» Written exercise:
Emit the entire listing verbatim.

» Information supplied:

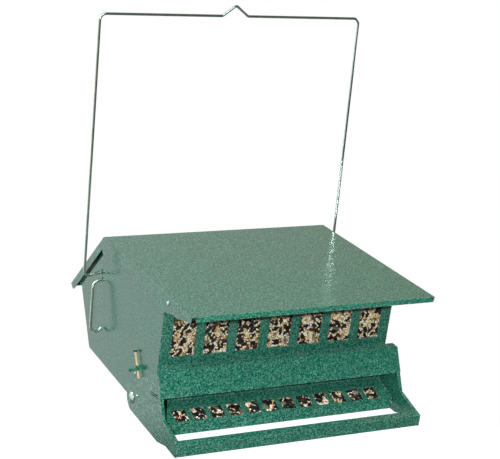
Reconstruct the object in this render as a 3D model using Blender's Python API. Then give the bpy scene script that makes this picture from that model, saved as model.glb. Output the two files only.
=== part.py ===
"""Hanging hopper bird feeder in folded sheet steel, with a lift-up roof and a sprung shield and perch.

Side views are laid out in two numbers, forward and height, counted from the lower rear corner of the
hopper's side panels. The finished model has its origin under the peak of the bail, where it hangs,
with +X to the feeder's right, -Y to the front and +Z up. All lengths are metres, all angles degrees.
"""

import math

import bmesh
import bpy
from mathutils import Matrix, Vector

# Sheet and fits
SHEET = 0.0010
ROOF_SHEET = 0.0009
SEAT = 0.0003
OVERRUN = 0.004
CORNER_RADIUS = 0.003
ARC_STEPS = 5
EAR_STEPS = 8

# Hopper body
BODY_WIDTH = 0.312
FLOOR_LENGTH = 0.2604
FLOOR_SLOPE = 13.5
REAR_WALL_LEAN = 18.0
TRAY_LIP_HEIGHT = 0.0140
TRAY_LIP_LEAN = 3.0
PORT_PANEL_LENGTH = 0.0361
PORT_PANEL_SLOPE = 31.4
WINDOW_UNDER_ROOF = 0.0073
WINDOW_PANEL_LEAN = 15.9
HEM = 0.008
SIDE_FLANGE = 0.008
FLANGE_SETBACK = 0.006
HINGE_EAR_ROOT = 0.0110

# Windows, pane and ports
WINDOW_COUNT = 7
WINDOW_BAR = 0.0117
WINDOW_END_MARGIN = 0.0127
WINDOW_SILL = 0.0595
WINDOW_HEAD = 0.0210
PANE_THICKNESS = 0.0015
PANE_LAP = 0.0065
CHANNEL_LIP = 0.0045
CHANNEL_BASE = 0.0026
PORT_COUNT = 12
PORT_BAR = 0.00608
PORT_END_MARGIN = 0.0152
PORT_START = 0.0142
PORT_LENGTH = 0.0198

# Seed slide
SLIDE_SLOPE = 27.6
SLIDE_FOOT_FORWARD = 0.118
SLIDE_FLANGE = 0.010
SLIDE_SIDE_GAP = 0.0016

# Roof
RIDGE_FORWARD = 0.069
RIDGE_HEIGHT = 0.154
ROOF_FRONT_PITCH = 12.4
ROOF_OVERHANG = 0.0812
ROOF_REAR_PITCH = 30.7
ROOF_REAR_LENGTH = 0.1506
ROOF_SIDE_GAP = 0.0021
FASCIA = 0.0059
FASCIA_LEAN = 10.3
REAR_FASCIA = 0.0042
FASCIA_SETBACK = 0.0050
CORNER_RELIEF = 0.0014
REAR_FLANGE_DEPTH = 0.0106
VENT_GAP = 0.0048
FRONT_FLANGE_DEPTH = 0.0222
FLANGE_STEP_SETBACK = 0.0055
FLANGE_NOTCH_AHEAD = 0.0120
FLANGE_NOTCH_RUN = 0.0110
FLANGE_NOTCH_DROP = 0.0018
FLANGE_TIP_RADIUS = 0.0056
FLANGE_END_RADIUS = 0.0060

# Roof hinge rivets
HINGE_AHEAD = 0.0164
HINGE_BELOW_ROOF = 0.0082
HINGE_SHANK_RADIUS = 0.0020
HINGE_HEAD_RADIUS = 0.0033
HINGE_HEAD_HEIGHT = 0.0017
HINGE_SHOULDER_RADIUS = 0.0034
HINGE_CLEARANCE = 0.0003

# Shield, arms and perch
PIVOT_BEHIND_CORNER = 0.0814
PIVOT_ABOVE_FLOOR = 0.0100
ARM_SIDE_GAP = 0.0062
ELBOW_REACH = 0.0961
ELBOW_DROP = 0.0070
SHIELD_LEAN = 14.1
SHIELD_RISE = 0.0569
SHIELD_FACE = 0.0321
SHIELD_LIP = 0.0082
SHIELD_LIP_TILT = 30.0
SHIELD_LIP_CHAMFER = 0.0028
SHELF_STOP_GAP = 0.0006
SHELF_RISE = 2.2
SHELF_TAB_START = 0.0067
SHELF_TAB_END = 0.0291
SHELF_SLOT_CLEARANCE = 0.0014
ARM_FLANGE = 0.0054
ARM_ELBOW_FLANGE = 0.0034
ARM_FLANGE_TOP_GAP = 0.0025
EAR_RADIUS = 0.0172
ARM_TAIL = 0.0182
ARM_TAIL_RISE = 0.0161
KEEL_DROP = 0.0291
KEEL_BACK = 0.0186
KEEL_FRONT = 0.0071
KEEL_FRONT_RISE = 0.0008
PERCH_REACH = 0.0454
PERCH_SLOPE = 27.1
PERCH_TOP = 0.0095
PERCH_END_GAP = 0.0006
PERCH_FACE = 0.0142
ARM_TIP = 0.0157
PERCH_FACE_LEAN = 16.7
PERCH_RETURN = 0.0075
PERCH_TIP_RADIUS = 0.003

# Pivot hardware
PIVOT_SHANK_RADIUS = 0.0030
PIVOT_CLEARANCE = 0.0003
PIVOT_HEAD_RADIUS = 0.0075
PIVOT_HEAD_HEIGHT = 0.0024
PIVOT_END = 0.0016
RECESS_LENGTH = 0.0050
RECESS_WIDTH = 0.0011
RECESS_DEPTH = 0.0011
SPACER_RADIUS = 0.0062
NUT_RADIUS = 0.0057
NUT_HEIGHT = 0.0050

# Counterbalance springs and their tabs
SPRING_WIRE = 0.0007
SPRING_RADIUS = 0.00160
SPRING_PITCH = 0.00125
SPRING_CURL_POINTS = 9
SPRING_STANDOFF = 0.0031
SPRING_TOP_FORWARD = 0.0016
SPRING_TOP_RISE = 0.0600
SPRING_FOOT_FORWARD = 0.0188
SPRING_FOOT_RISE = 0.0061
SPRING_END = 0.0028
SPRING_HOOK_TAIL = 0.0014
SPRING_HOLE_RADIUS = 0.0013
KEEPER_TAB_FORWARD = 0.0120
KEEPER_TAB_RISE = 0.0354
KEEPER_TAB_HEIGHT = 0.0064
KEEPER_TAB_REACH = 0.0080
REAR_TAB_BEHIND = 0.0127
REAR_TAB_RISE = 0.0294
REAR_TAB_HEIGHT = 0.0040
REAR_TAB_REACH = 0.0070

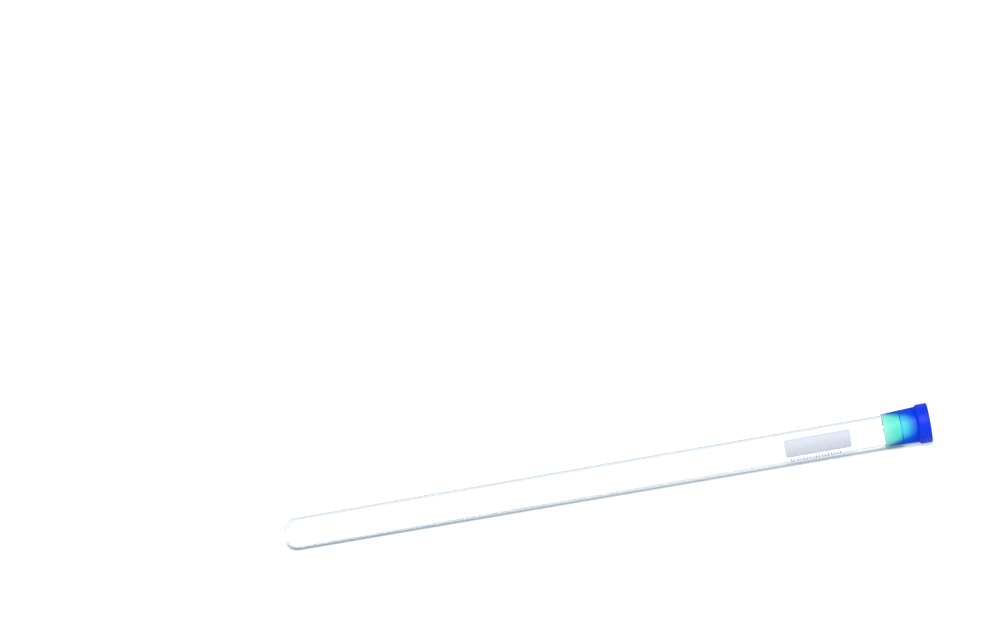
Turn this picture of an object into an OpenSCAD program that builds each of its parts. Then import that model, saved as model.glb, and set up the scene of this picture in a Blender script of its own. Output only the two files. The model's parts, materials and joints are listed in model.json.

» The response:
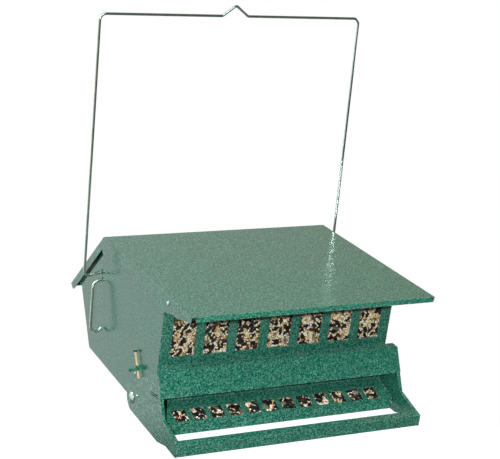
Reconstruct the object in this render as a 3D model using Blender's Python API. Then give the bpy scene script that makes this picture from that model, saved as model.glb. Output the two files only.
=== part.py ===
"""Hanging hopper bird feeder in folded sheet steel, with a lift-up roof and a sprung shield and perch.

Side views are laid out in two numbers, forward and height, counted from the lower rear corner of the
hopper's side panels. The finished model has its origin under the peak of the bail, where it hangs,
with +X to the feeder's right, -Y to the front and +Z up. All lengths are metres, all angles degrees.
"""

import math

import bmesh
import bpy
from mathutils import Matrix, Vector

# Sheet and fits
SHEET = 0.0010
ROOF_SHEET = 0.0009
SEAT = 0.0003
OVERRUN = 0.004
CORNER_RADIUS = 0.003
ARC_STEPS = 5
EAR_STEPS = 8

# Hopper body
BODY_WIDTH = 0.312
FLOOR_LENGTH = 0.2604
FLOOR_SLOPE = 13.5
REAR_WALL_LEAN = 18.0
TRAY_LIP_HEIGHT = 0.0140
TRAY_LIP_LEAN = 3.0
PORT_PANEL_LENGTH = 0.0361
PORT_PANEL_SLOPE = 31.4
WINDOW_UNDER_ROOF = 0.0073
WINDOW_PANEL_LEAN = 15.9
HEM = 0.008
SIDE_FLANGE = 0.008
FLANGE_SETBACK = 0.006
HINGE_EAR_ROOT = 0.0110

# Windows, pane and ports
WINDOW_COUNT = 7
WINDOW_BAR = 0.0117
WINDOW_END_MARGIN = 0.0127
WINDOW_SILL = 0.0595
WINDOW_HEAD = 0.0210
PANE_THICKNESS = 0.0015
PANE_LAP = 0.0065
CHANNEL_LIP = 0.0045
CHANNEL_BASE = 0.0026
PORT_COUNT = 12
PORT_BAR = 0.00608
PORT_END_MARGIN = 0.0152
PORT_START = 0.0142
PORT_LENGTH = 0.0198

# Seed slide
SLIDE_SLOPE = 27.6
SLIDE_FOOT_FORWARD = 0.118
SLIDE_FLANGE = 0.010
SLIDE_SIDE_GAP = 0.0016

# Roof
RIDGE_FORWARD = 0.069
RIDGE_HEIGHT = 0.154
ROOF_FRONT_PITCH = 12.4
ROOF_OVERHANG = 0.0812
ROOF_REAR_PITCH = 30.7
ROOF_REAR_LENGTH = 0.1506
ROOF_SIDE_GAP = 0.0021
FASCIA = 0.0059
FASCIA_LEAN = 10.3
REAR_FASCIA = 0.0042
FASCIA_SETBACK = 0.0050
CORNER_RELIEF = 0.0014
REAR_FLANGE_DEPTH = 0.0106
VENT_GAP = 0.0048
FRONT_FLANGE_DEPTH = 0.0222
FLANGE_STEP_SETBACK = 0.0055
FLANGE_NOTCH_AHEAD = 0.0120
FLANGE_NOTCH_RUN = 0.0110
FLANGE_NOTCH_DROP = 0.0018
FLANGE_TIP_RADIUS = 0.0056
FLANGE_END_RADIUS = 0.0060

# Roof hinge rivets
HINGE_AHEAD = 0.0164
HINGE_BELOW_ROOF = 0.0082
HINGE_SHANK_RADIUS = 0.0020
HINGE_HEAD_RADIUS = 0.0033
HINGE_HEAD_HEIGHT = 0.0017
HINGE_SHOULDER_RADIUS = 0.0034
HINGE_CLEARANCE = 0.0003

# Shield, arms and perch
PIVOT_BEHIND_CORNER = 0.0814
PIVOT_ABOVE_FLOOR = 0.0100
ARM_SIDE_GAP = 0.0062
ELBOW_REACH = 0.0961
ELBOW_DROP = 0.0070
SHIELD_LEAN = 14.1
SHIELD_RISE = 0.0569
SHIELD_FACE = 0.0321
SHIELD_LIP = 0.0082
SHIELD_LIP_TILT = 30.0
SHIELD_LIP_CHAMFER = 0.0028
SHELF_STOP_GAP = 0.0006
SHELF_RISE = 2.2
SHELF_TAB_START = 0.0067
SHELF_TAB_END = 0.0291
SHELF_SLOT_CLEARANCE = 0.0014
ARM_FLANGE = 0.0054
ARM_ELBOW_FLANGE = 0.0034
ARM_FLANGE_TOP_GAP = 0.0025
EAR_RADIUS = 0.0172
ARM_TAIL = 0.0182
ARM_TAIL_RISE = 0.0161
KEEL_DROP = 0.0291
KEEL_BACK = 0.0186
KEEL_FRONT = 0.0071
KEEL_FRONT_RISE = 0.0008
PERCH_REACH = 0.0454
PERCH_SLOPE = 27.1
PERCH_TOP = 0.0095
PERCH_END_GAP = 0.0006
PERCH_FACE = 0.0142
ARM_TIP = 0.0157
PERCH_FACE_LEAN = 16.7
PERCH_RETURN = 0.0075
PERCH_TIP_RADIUS = 0.003

# Pivot hardware
PIVOT_SHANK_RADIUS = 0.0030
PIVOT_CLEARANCE = 0.0003
PIVOT_HEAD_RADIUS = 0.0075
PIVOT_HEAD_HEIGHT = 0.0024
PIVOT_END = 0.0016
RECESS_LENGTH = 0.0050
RECESS_WIDTH = 0.0011
RECESS_DEPTH = 0.0011
SPACER_RADIUS = 0.0062
NUT_RADIUS = 0.0057
NUT_HEIGHT = 0.0050

# Counterbalance springs and their tabs
SPRING_WIRE = 0.0007
SPRING_RADIUS = 0.00160
SPRING_PITCH = 0.00125
SPRING_CURL_POINTS = 9
SPRING_STANDOFF = 0.0031
SPRING_TOP_FORWARD = 0.0016
SPRING_TOP_RISE = 0.0600
SPRING_FOOT_FORWARD = 0.0188
SPRING_FOOT_RISE = 0.0061
SPRING_END = 0.0028
SPRING_HOOK_TAIL = 0.0014
SPRING_HOLE_RADIUS = 0.0013
KEEPER_TAB_FORWARD = 0.0120
KEEPER_TAB_RISE = 0.0354
KEEPER_TAB_HEIGHT = 0.0064
KEEPER_TAB_REACH = 0.0080
REAR_TAB_BEHIND = 0.0127
REAR_TAB_RISE = 0.0294
REAR_TAB_HEIGHT = 0.0040
REAR_TAB_REACH = 0.0070

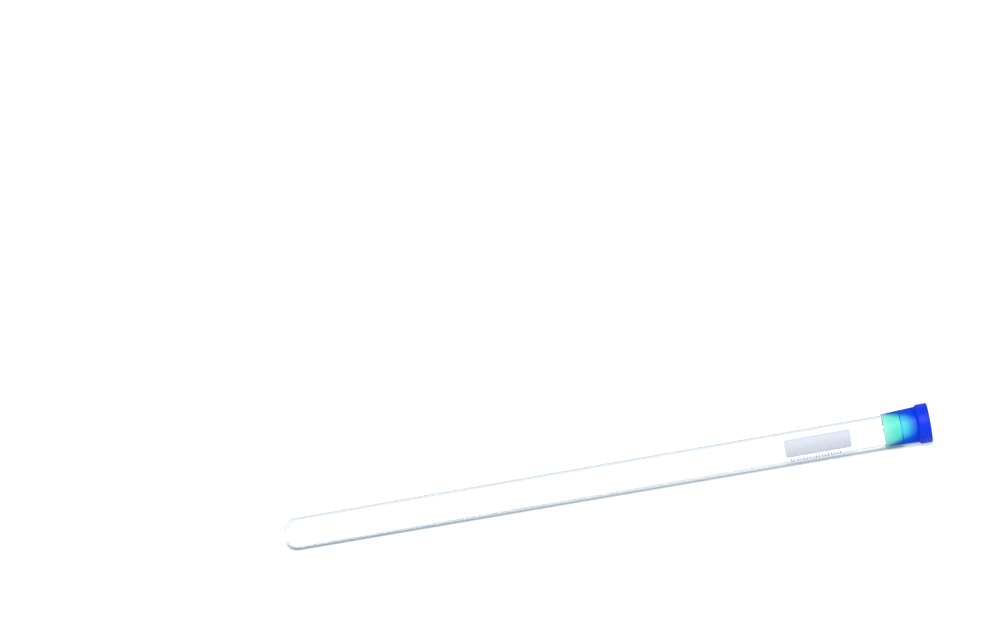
Turn this picture of an object into an OpenSCAD program that builds each of its parts. Then import that model, saved as model.glb, and set up the scene of this picture in a Blender script of its own. Output only the two files. The model's parts, materials and joints are listed in model.json.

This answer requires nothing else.